Private equity Gets CO2 warning from investors with US$11T
Asset owners representing more than US$11 trillion are warning private equity firms and other alternative managers handling unlisted assets to make sure they don't fall behind the rest of the investment industry in reducing financed emissions.
The United Nations-convened Net-Zero Asset Owner Alliance is urging managers of private assets to “raise their level of climate ambition,” according to a report published Thursday by the group. The alliance counts Aviva Plc, California Public Employees' Retirement System and Swiss Re AG among its 80 members.
The asset owners echoed a concern that's been voiced by some of the heavyweights of global finance, including BlackRock Inc.
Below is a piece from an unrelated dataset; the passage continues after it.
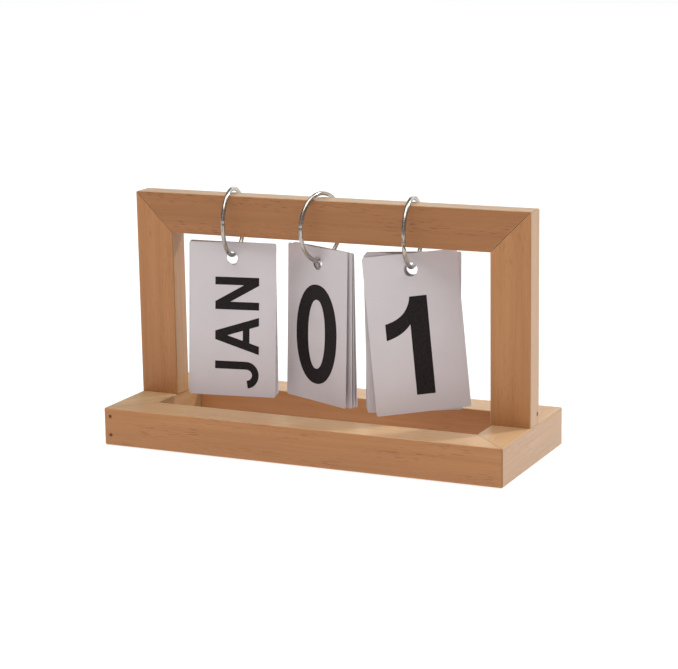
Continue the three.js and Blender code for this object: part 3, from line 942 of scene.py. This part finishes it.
def ink_sheet(outline, holes, bend):
    """A filled shape, cut along the card's grid lines so that it can follow the bend."""
    loops = [[Vector((x, z, 0)) for x, z in part] for part in [outline, *holes]]
    bm = bmesh.new()
    verts = [bm.verts.new((p.x, 0, p.y)) for part in loops for p in part]
    for triangle in tessellate_polygon(loops):
        if len(set(triangle)) == 3:
            bm.faces.new([verts[i] for i in triangle])
    for axis, lines in ((Vector((1, 0, 0)), bend.xs), (Vector((0, 0, 1)), bend.zs)):
        for line in lines:
            bmesh.ops.bisect_plane(bm, geom=bm.verts[:] + bm.edges[:] + bm.faces[:],
                                   dist=CUT_TOLERANCE, plane_co=axis * float(line), plane_no=axis)
    bmesh.ops.dissolve_limit(bm, angle_limit=FLAT_ANGLE, verts=bm.verts[:], edges=[])
    bm.verts.index_update()
    points = [(v.co.x, v.co.z) for v in bm.verts]
    faces = [[v.index for v in f.verts] for f in bm.faces]
    bm.free()
    return points, faces


def thicken(points, faces, bend, front, back):
    """A closed plate from a bent sheet, between two depths behind it.

    Its points, its faces, and how many of those come before the ones round its rims.
    """
    n = len(points)
    verts = [(x, bend(x, z) + depth, z) for depth in (front, back) for x, z in points]
    used = {}
    for face in faces:
        for a, b in zip(face, face[1:] + face[:1]):
            used.setdefault(frozenset((a, b)), []).append((a, b))
    rims = [pairs[0] for pairs in used.values() if len(pairs) == 1]
    sides = [list(face) for face in faces] + [[i + n for i in face[::-1]] for face in faces]
    count = len(sides)
    sides += [[b, a, a + n, b + n] for a, b in rims]
    return verts, sides, count


def word_parts(word):
    """A month's letters laid end to end: width, and parts in letter heights."""
    parts, x = [], 0.0
    for name in word.upper():
        width, shapes = letter(name)
        parts += moved(shapes, lambda point, start=x: (start + point[0], point[1]))
        x += width + LETTER_GAP
    return x - LETTER_GAP, parts


def printed_parts(stack, label):
    """What is printed on a card, in the card's millimetres."""
    if stack != "month":
        def put(point):
            left, foot = DIGIT_AT[stack]
            return left + DIGIT_HEIGHT * point[0], foot + DIGIT_HEIGHT * point[1]
        parts = digit(label)
    else:
        width, parts = word_parts(label)
        narrow = min(1.0, LETTER_ROOM / (width * LETTER_HEIGHT))
        start = LETTER_MIDDLE - width * LETTER_HEIGHT * narrow / 2

        def put(point):
            return LETTER_BASE - LETTER_HEIGHT * point[1], start + LETTER_HEIGHT * narrow * point[0]
    return moved(parts, put)


def add_card(stack, label, index, count, materials, ink):
    """One card and its printing; index counts from the front card of the stack."""
    node = f"{stack}_card_{label}"
    card = CardFrame(node)
    spread = index / max(1, count - 1)
    side, foot = (curl + more * spread for curl, more in zip(CURLS[stack], CURL_SPREAD))
    bend = Bend(card, side, foot + (FRONT_FOOT_CURL if index == 0 else 0))
    points, faces = card_sheet(bend)
    verts, faces, count_flat = thicken(points, faces, bend, -CARD_THICKNESS / 2, CARD_THICKNESS / 2)
    ids = [0] * count_flat + [1] * (len(faces) - count_flat)
    new_piece(f"{node}_stock", [card.place(*v) for v in verts], faces, materials, node,
              replaces=[node], material_ids=ids)
    verts, faces = [], []
    for layer, (outer, holes) in enumerate(printed_parts(stack, label)):
        points, flat = ink_sheet(outer, holes, bend)
        depth = -CARD_THICKNESS / 2 - INK_THICKNESS - INK_LAYER * layer
        plate, sides, _ = thicken(points, flat, bend, depth, -CARD_THICKNESS / 2 + INK_ROOT)
        first = len(verts)
        verts += [card.place(*v) for v in plate]
        faces += [[i + first for i in face] for face in sides]
    new_piece(f"{node}_print", verts, faces, [ink], node)


def add_cards():
    # The second material, for the cut edges, carries the painted highlight on the card rims.
    materials = [card_material("card_face", CARD_FACE_COLOUR, edge=False),
                 card_material("card_edge_highlight", CARD_EDGE_HIGHLIGHT, edge=True)]
    ink = ink_material()
    for stack in STACKS:
        labels = [n.split("_")[-1] for n in frame["nodes"] if n.startswith(f"{stack}_card_")]
        labels.sort(key=lambda label: card_order(stack, label))
        for index, label in enumerate(labels):
            add_card(stack, label, index, len(labels), materials, ink)


def card_order(stack, label):
    """Cards from front to back, by where their foot is."""
    return CardFrame(f"{stack}_card_{label}").place(0, 0, NEAR_FOOT).y


# ------------------------------------------------------------------ studio
# A white table that glows a little, a soft key from the back right, and four broad white
# panels; the one behind gives the sheen on the tops of the bars.

TO_KEY = (0.46, 0.53, 0.71)
KEY_STRENGTH = 1.9
KEY_ANGLE = math.radians(6)
KEY_COLOUR = (0.93, 0.99, 1)
LAMPS_AIM = (0, 0, 0.06)
ROOM_LIGHT = 0.16
FLOOR_REACH = 12.0
FLOOR_DROP = 0.3 * MM  # below the base, so that the two surfaces don't flicker
FLOOR_ALBEDO = 0.36
FLOOR_GLOW = 0.74
PANELS = {  # place, width, height and power
    "back_panel": ((0.1, 3.2, 1.15), 4.0, 1.6, 28.0),
    "top_panel": ((0.1, -0.35, 2.2), 2.2, 2.0, 46.0),
    "right_panel": ((2.6, 0.5, 0.9), 1.6, 1.4, 0.3),
    "front_panel": ((0.2, -2.4, 1.3), 2.6, 1.6, 4.5),
}


def add_lamp(name, kind, at, **settings):
    """A lamp at a point, turned towards the calendar. A lamp shines along its own -Z."""
    data = bpy.data.lights.new(name, kind)
    for key, value in settings.items():
        setattr(data, key, value)
    lamp = bpy.data.objects.new(name, data)
    bpy.context.scene.collection.objects.link(lamp)
    lamp.location = at
    lamp.rotation_euler = (Vector(at) - Vector(LAMPS_AIM)).to_track_quat("Z", "Y").to_euler()


def add_floor():
    graph = Graph("floor_white", Roughness=0.9, Specular_IOR_Level=0.0,
                  Emission_Color=(1, 1, 1, 1), Emission_Strength=FLOOR_GLOW)
    cloud = graph.noise((3, 3, 3))
    shade = (FLOOR_ALBEDO,) * 3
    colour = graph.mixed(cloud, shade, tuple(1.02 * c for c in shade))
    graph.link(colour, graph.shader.inputs["Base Color"])
    mesh = bpy.data.meshes.new("floor")
    corners = [(x * FLOOR_REACH, y * FLOOR_REACH, -FLOOR_DROP)
               for x, y in ((-1, -1), (1, -1), (1, 1), (-1, 1))]
    mesh.from_pydata(corners, [], [(0, 1, 2, 3)])
    mesh.materials.append(graph.material)
    floor = bpy.data.objects.new("floor", mesh)
    bpy.context.scene.collection.objects.link(floor)


def add_studio():
    add_floor()
    world = bpy.data.worlds.new("studio")
    world.use_nodes = True
    background = world.node_tree.nodes["Background"]
    background.inputs["Color"].default_value = (1, 1, 1, 1)
    background.inputs["Strength"].default_value = ROOM_LIGHT
    bpy.context.scene.world = world
    add_lamp("key", "SUN", Vector(TO_KEY) * 2, energy=KEY_STRENGTH, angle=KEY_ANGLE,
             color=KEY_COLOUR)
    for name, (at, width, height, power) in PANELS.items():
        add_lamp(name, "AREA", at, shape="RECTANGLE", size=width, size_y=height, energy=power)
    bpy.context.scene.view_settings.view_transform = "Standard"


add_camera()
add_studio()
add_stand()
add_rings()
add_cards()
Chief Executive Officer Larry Fink, on the disconnect between public and private markets. With publicly traded companies subject to more scrutiny, the risk is that carbon-intensive assets move into private hands, which would represent “the largest capital-market arbitrage in our lifetimes,” Fink said last November at the COP26 climate summit in Scotland.
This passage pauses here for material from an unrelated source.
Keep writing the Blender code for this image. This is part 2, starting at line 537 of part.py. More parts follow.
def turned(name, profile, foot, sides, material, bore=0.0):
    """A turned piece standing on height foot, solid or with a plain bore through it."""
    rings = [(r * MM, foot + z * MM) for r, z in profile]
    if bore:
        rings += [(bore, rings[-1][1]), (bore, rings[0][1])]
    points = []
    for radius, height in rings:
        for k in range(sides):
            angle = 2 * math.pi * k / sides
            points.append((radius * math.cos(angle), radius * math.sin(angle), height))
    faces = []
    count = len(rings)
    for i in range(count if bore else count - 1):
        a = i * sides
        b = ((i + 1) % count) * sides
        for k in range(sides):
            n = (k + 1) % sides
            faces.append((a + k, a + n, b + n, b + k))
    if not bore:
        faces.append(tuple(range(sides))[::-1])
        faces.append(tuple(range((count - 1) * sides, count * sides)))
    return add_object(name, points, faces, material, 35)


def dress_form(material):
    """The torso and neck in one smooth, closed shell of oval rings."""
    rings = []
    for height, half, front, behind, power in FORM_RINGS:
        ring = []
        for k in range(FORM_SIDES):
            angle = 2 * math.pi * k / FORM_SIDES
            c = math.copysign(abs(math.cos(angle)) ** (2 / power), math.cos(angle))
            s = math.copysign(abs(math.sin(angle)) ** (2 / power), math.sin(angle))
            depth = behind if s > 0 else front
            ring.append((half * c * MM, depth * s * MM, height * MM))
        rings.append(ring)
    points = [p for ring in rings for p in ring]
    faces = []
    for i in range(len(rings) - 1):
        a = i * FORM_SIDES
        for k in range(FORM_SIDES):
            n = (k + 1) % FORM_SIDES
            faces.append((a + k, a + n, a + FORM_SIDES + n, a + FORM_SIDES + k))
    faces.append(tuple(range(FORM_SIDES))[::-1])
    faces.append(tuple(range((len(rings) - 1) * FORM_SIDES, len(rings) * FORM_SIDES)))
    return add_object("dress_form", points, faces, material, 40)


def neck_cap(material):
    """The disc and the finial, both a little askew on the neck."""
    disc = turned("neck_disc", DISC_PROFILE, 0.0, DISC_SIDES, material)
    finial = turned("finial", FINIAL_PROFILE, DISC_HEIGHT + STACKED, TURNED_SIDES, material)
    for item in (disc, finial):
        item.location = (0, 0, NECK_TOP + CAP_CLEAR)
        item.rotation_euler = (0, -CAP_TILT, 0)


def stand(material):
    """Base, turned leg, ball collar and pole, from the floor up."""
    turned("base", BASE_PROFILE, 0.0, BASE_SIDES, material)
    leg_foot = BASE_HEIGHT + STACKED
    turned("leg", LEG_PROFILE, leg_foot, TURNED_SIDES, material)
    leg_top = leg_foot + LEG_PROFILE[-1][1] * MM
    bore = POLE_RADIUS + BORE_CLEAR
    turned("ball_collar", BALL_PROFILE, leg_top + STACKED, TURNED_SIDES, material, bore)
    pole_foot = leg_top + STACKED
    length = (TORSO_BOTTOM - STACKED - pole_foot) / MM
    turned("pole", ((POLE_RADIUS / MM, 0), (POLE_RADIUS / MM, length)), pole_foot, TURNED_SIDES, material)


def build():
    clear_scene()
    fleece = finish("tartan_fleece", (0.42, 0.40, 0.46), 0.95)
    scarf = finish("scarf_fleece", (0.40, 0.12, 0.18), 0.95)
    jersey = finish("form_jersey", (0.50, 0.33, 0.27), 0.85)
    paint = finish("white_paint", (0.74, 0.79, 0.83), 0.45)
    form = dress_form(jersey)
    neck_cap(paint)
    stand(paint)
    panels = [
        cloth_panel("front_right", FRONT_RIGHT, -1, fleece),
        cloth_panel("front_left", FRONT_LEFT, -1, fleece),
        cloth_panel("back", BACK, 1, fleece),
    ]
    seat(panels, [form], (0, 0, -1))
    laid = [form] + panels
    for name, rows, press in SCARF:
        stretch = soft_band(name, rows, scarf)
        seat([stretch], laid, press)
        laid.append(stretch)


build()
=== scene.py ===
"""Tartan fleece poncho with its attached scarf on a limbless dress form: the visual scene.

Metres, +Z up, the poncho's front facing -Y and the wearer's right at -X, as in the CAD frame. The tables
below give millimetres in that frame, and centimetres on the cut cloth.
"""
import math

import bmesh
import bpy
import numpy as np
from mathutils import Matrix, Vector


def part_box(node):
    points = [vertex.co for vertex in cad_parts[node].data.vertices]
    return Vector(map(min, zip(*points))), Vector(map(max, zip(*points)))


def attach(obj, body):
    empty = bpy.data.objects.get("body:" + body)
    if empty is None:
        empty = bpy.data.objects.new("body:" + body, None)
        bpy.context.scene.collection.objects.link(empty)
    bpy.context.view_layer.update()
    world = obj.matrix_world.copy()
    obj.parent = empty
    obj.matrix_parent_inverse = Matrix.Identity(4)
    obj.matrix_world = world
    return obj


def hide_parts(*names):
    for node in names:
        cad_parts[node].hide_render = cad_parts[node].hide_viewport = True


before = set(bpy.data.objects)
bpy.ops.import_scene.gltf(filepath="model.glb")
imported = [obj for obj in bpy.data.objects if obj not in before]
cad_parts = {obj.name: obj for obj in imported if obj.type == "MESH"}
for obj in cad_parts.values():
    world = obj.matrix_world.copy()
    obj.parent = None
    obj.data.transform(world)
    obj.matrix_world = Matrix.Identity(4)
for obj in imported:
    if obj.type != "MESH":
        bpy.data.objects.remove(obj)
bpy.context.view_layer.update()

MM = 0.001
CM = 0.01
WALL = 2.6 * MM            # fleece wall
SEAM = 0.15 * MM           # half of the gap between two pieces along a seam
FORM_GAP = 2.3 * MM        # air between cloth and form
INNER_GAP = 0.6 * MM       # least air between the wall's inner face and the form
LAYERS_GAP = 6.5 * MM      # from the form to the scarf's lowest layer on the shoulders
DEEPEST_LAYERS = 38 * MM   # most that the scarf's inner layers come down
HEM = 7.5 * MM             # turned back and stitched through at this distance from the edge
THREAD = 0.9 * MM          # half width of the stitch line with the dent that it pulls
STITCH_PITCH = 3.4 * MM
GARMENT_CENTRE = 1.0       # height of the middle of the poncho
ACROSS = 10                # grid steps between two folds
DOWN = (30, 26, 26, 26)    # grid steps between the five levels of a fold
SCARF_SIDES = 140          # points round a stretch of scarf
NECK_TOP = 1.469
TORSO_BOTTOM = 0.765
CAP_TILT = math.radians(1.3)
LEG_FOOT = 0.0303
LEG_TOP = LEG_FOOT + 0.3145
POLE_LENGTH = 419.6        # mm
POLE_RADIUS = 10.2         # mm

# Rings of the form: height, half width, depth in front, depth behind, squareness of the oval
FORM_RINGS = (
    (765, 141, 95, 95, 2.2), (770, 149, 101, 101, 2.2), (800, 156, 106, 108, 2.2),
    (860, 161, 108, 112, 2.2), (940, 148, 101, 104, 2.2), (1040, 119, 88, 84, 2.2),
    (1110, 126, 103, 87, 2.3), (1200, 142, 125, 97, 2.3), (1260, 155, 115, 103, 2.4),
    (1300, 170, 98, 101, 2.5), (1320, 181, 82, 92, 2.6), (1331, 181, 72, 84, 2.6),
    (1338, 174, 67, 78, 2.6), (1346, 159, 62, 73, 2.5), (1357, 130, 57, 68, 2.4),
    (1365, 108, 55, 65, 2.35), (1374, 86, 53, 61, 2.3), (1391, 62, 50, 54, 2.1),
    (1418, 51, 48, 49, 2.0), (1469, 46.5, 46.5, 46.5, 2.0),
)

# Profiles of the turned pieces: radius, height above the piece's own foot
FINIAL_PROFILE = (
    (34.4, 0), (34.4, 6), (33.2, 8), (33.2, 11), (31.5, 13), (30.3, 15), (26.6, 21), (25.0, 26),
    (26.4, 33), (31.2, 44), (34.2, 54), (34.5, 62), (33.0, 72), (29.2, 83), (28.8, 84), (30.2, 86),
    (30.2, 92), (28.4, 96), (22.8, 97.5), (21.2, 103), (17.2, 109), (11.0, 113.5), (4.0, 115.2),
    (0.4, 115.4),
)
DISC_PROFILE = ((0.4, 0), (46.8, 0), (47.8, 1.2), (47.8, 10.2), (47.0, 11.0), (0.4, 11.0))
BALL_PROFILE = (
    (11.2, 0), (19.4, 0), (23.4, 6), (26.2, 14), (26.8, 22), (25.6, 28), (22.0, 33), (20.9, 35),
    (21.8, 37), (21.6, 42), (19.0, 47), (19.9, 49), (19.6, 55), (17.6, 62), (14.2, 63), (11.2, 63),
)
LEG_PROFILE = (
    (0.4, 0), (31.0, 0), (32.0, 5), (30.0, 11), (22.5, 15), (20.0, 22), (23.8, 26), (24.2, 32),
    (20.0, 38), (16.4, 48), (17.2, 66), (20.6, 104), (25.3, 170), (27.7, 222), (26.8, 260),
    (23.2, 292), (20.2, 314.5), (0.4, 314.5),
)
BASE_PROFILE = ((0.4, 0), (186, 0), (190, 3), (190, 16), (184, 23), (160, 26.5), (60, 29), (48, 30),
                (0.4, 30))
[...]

A year later, with the COP27 summit just having ended in Egypt, the alliance of asset owners underlined that same sentiment. It's a scenario that represents “a risk that threatens the Alliance members' portfolio-wide decarbonization targets,” NZAOA said.
“Since our commitment to decarbonized portfolios covers all our assets, a reshuffling of businesses and projects from one asset class in our portfolio to another isn't achieving our goals,” said Patrick Peura, who co-authored the paper for the asset owner alliance and is also an engagement manager at Allianz SE. “What is more important, from a perspective of decarbonization, isn't where the company sits in the different asset classes of our portfolio, but how it performs on decarbonization.”
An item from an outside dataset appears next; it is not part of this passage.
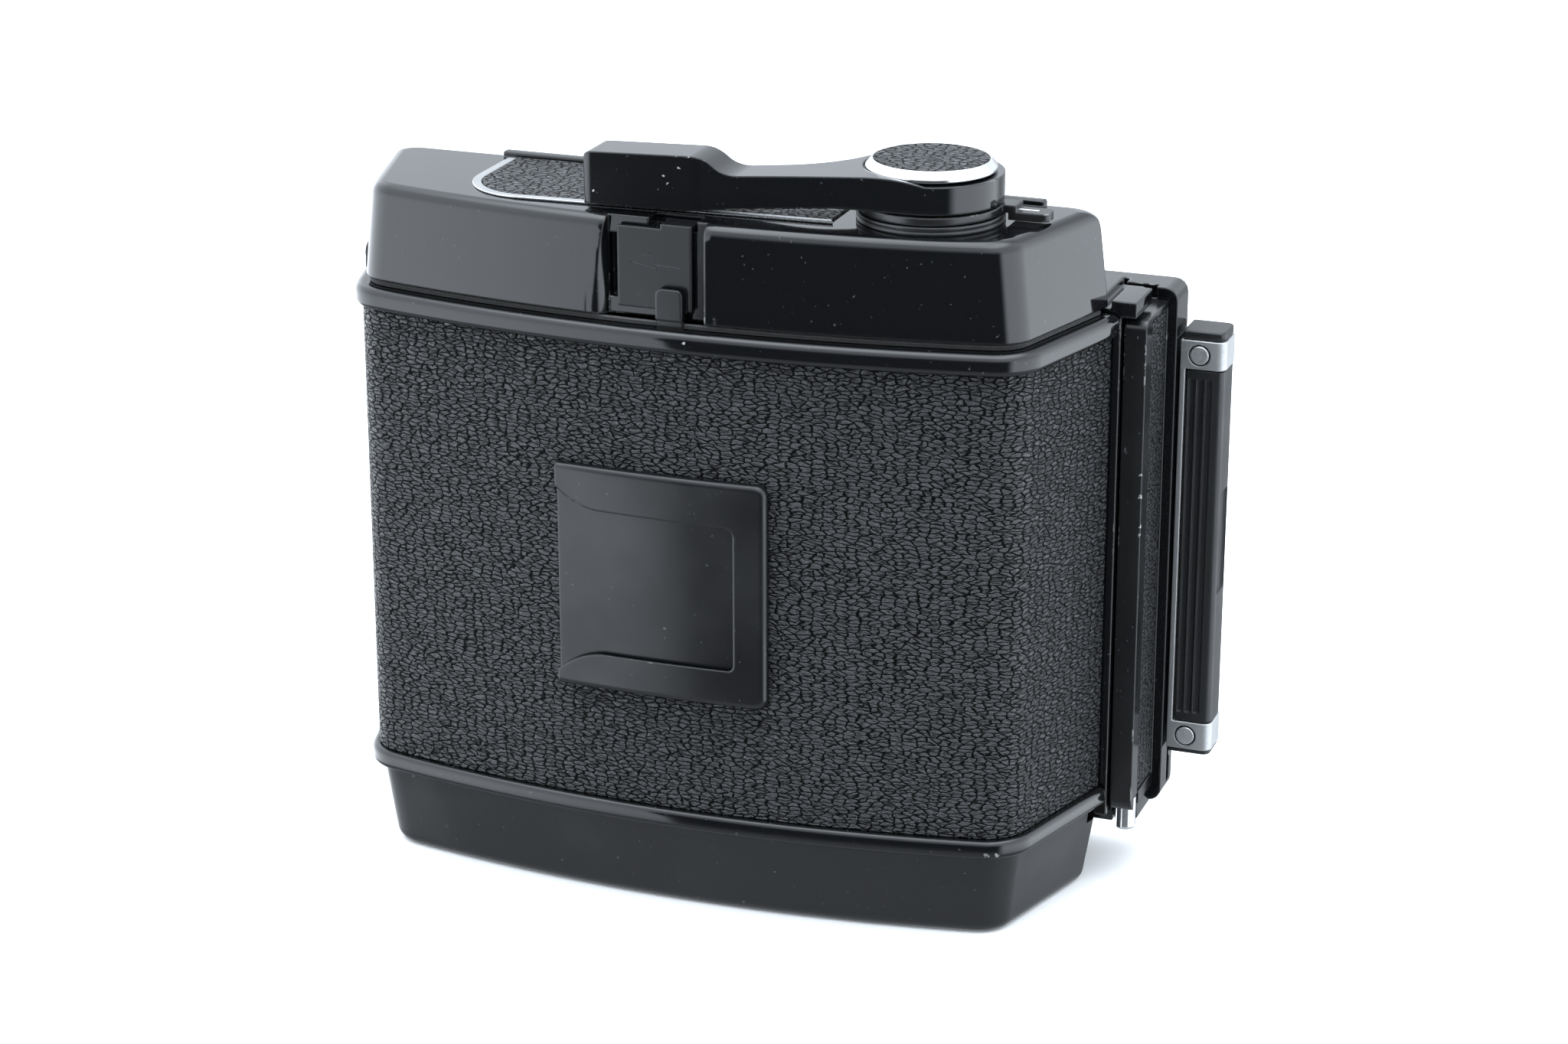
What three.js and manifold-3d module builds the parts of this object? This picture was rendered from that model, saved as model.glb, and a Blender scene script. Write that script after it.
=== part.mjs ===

Not only have public companies faced greater scrutiny around their carbon emissions from investors and activists in recent years, but they're also subject to tougher regulators targeting climate-related disclosures.
In a separate report earlier this year, the investor group said an overemphasis on public markets “leaves investors prone to squeezing the balloon,” whereby climate risks are shifted to another part of an investor's portfolio or to another investor altogether. When public companies sell high-emitting assets to smaller public or private companies that “face less operational scrutiny and investor pressure on climate issues,” the “transfer in ownership potentially worsens real-world emission outcomes.”
Fink, for instance, has characterized the transfer of hydrocarbon assets to private investors as “window dressing” and “greenwashing.”
But private investors can wield great clout because they can “directly influence the topics that a company's management addresses,” such as cutting emissions, NZAOA said. Meanwhile, the dynamics of the private debt markets give credit managers “a unique chance” to influence smaller companies that also are important in the net-zero transition.
For asset managers that invest on behalf of these asset owners in private markets, hiding in the shadows will no longer be an option, Peura said.
“By signaling what we need from asset managers in private markets on climate change, it becomes clear that those not taking expedient steps to integrate climate across their investment functions are risking not meeting our needs as potential clients,” he said.